Acceptable recyclables include newspapers, magazines, paperboard, corrugated cardboard (flattened), glass bottles and jars (any color), aluminum and steel cans, and plastics marked with recycling codes 1 through 7. The county stopped accepting plastic bags in 2019 because they tangle sorting equipment; placing bagged recyclables in the cart contaminates an entire load. Acceptable items must be loose or in a rigid container that you remove before collection.
Items that frequently cause problems: takeout containers with food residue, pizza boxes with grease stains, and plastic film wrapping. These belong in the refuse bin. The county's contamination rate runs roughly 15 to 20 percent of loads, higher than regional averages, largely because residents misinterpret what "recyclable" means when those items look clean enough to reuse.
Bulky items like furniture, mattresses, and appliances require separate arrangements. The county offers bulk pickup four times annually per address, by request. You call 311 to schedule, and collection occurs within two to three weeks. If you need faster removal, several private haulers operate in Baltimore County, though costs range from $75 to $150 per item depending on weight and accessibility.
Yard Waste and Spring Cleanup Periods
Yard waste (leaves, grass clippings, tree limbs) cannot go in your regular refuse bin. Baltimore County collects yard waste on your regular trash day only during spring and fall cleanup periods, typically April through May and October through November. Outside these windows, you must arrange separate yard waste removal or drop off materials at county facilities.

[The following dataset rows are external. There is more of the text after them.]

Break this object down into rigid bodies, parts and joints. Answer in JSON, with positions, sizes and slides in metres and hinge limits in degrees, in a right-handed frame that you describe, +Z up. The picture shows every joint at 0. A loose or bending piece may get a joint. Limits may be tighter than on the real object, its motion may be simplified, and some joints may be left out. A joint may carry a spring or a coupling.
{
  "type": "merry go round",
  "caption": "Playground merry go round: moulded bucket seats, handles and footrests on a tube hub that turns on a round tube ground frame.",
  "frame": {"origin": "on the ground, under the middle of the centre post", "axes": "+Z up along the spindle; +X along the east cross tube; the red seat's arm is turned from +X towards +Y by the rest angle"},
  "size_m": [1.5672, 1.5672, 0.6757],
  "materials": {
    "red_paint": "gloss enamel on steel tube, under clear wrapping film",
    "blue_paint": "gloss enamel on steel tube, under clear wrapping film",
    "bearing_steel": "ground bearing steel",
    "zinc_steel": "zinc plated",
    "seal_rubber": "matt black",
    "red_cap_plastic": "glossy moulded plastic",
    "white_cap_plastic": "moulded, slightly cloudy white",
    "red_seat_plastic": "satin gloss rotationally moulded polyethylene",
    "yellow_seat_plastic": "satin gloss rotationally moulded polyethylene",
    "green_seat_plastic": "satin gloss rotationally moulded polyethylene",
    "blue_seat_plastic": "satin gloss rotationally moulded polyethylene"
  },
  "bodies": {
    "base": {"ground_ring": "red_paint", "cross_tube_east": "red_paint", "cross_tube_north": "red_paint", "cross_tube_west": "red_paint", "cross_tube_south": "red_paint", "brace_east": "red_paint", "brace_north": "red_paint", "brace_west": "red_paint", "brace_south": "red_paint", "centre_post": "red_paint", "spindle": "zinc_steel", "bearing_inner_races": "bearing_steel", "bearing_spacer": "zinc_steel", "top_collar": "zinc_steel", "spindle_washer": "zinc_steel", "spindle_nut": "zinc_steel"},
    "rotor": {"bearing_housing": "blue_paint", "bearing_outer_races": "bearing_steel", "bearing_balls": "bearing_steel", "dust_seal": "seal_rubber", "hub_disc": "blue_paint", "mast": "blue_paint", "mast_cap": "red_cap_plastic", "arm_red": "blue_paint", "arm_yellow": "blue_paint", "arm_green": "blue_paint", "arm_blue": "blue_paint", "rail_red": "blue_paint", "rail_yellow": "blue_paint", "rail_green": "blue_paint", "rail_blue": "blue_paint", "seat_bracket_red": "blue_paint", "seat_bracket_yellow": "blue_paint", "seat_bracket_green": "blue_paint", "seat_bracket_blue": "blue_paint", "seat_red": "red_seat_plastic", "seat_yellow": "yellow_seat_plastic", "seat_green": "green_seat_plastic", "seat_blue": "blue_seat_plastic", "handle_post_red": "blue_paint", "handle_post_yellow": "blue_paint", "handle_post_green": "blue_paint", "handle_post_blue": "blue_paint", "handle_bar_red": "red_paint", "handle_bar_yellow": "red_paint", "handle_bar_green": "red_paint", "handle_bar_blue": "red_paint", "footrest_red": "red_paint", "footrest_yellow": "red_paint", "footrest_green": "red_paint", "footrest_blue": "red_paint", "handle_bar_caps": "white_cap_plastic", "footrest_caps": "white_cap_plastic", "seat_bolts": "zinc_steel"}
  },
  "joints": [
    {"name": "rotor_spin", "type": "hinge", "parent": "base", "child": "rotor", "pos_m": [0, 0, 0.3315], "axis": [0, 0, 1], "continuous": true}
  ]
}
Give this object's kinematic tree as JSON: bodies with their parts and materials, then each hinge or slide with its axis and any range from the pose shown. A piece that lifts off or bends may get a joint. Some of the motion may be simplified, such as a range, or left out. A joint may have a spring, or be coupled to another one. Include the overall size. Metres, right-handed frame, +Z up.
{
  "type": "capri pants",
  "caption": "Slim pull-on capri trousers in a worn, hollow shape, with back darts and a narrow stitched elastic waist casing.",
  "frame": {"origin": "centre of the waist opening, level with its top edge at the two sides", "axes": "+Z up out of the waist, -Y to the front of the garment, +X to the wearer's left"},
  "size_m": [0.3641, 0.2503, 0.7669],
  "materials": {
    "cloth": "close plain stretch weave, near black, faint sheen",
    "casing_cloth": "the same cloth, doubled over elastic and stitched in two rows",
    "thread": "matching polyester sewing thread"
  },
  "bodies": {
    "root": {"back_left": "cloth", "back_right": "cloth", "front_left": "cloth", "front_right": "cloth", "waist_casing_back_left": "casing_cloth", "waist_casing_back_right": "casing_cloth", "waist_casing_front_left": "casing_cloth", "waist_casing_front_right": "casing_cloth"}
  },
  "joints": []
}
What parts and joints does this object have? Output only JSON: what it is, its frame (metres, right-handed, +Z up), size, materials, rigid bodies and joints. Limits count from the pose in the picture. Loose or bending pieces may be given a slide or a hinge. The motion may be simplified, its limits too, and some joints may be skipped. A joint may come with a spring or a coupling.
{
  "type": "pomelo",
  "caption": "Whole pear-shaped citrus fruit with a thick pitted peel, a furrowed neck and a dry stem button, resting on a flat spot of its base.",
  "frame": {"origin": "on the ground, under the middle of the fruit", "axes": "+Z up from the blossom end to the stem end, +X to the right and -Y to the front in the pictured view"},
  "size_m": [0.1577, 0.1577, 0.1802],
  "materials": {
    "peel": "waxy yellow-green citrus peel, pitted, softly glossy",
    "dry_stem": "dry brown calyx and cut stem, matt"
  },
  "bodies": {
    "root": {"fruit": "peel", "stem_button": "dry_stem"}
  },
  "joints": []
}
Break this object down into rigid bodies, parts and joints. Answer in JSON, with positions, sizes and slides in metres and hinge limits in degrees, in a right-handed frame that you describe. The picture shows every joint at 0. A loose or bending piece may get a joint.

The county maintains three drop-off locations for yard waste and bulky items: one in Towson near the Sherwood High School campus, another in Dundalk near the Eastpoint Center, and a third in Reisterstown. Hours vary by location and season; the Towson site operates year-round while Reisterstown closes December through March. There are no fees for residents dropping off yard waste, but the county limits commercial loads. If you're running a landscaping business or clearing a large property, expect to be turned away or directed to private hauling.
Two-Tier Collection in Commercial and Residential Overlap Areas
Certain neighborhoods including parts of Canton, Federal Hill, and Fells Point technically fall within Baltimore County's service area but are collected under different terms than suburban zones. These dense residential blocks receive collection on the same schedule but with modified bin requirements. Residents in these areas must use county-provided 32-gallon carts rather than 64-gallon bins, reflecting the narrower street widths and shorter setback distances. If you're moving to one of these neighborhoods, the county will not automatically swap your bin size; contact 311 within your first week to request the correct container for your address.
Contamination and Enforcement
The Department of Public Works has begun tagging noncompliant carts with warning notices rather than collecting them. If your bin contains unacceptable items, you receive a notice and your collection is skipped. A second violation within 12 months can result in a $100 fine. This enforcement has created a learning curve, particularly around plastic bags and food-contaminated cardboard. If you're unsure whether something is acceptable, the safer choice is the refuse bin; Baltimore County's landfill capacity remains adequate for the next several decades, whereas the processing facility cannot handle mislabeled materials.
Finding Help With Accessibility
Residents with mobility limitations can request curbside collection, where a driver places and retrieves your bins rather than leaving that task to you. This service is free and available to anyone with documented disability. Apply through the county's ADA coordinator; processing takes about two weeks. You'll need to provide a doctor's letter or other official documentation of mobility restriction.
The practical takeaway: verify your collection day using the county's address lookup tool, stay current with the annual holiday schedule, and stick strictly to the county's recycling rules. The system works efficiently when contamination rates drop, and enforcement is now real.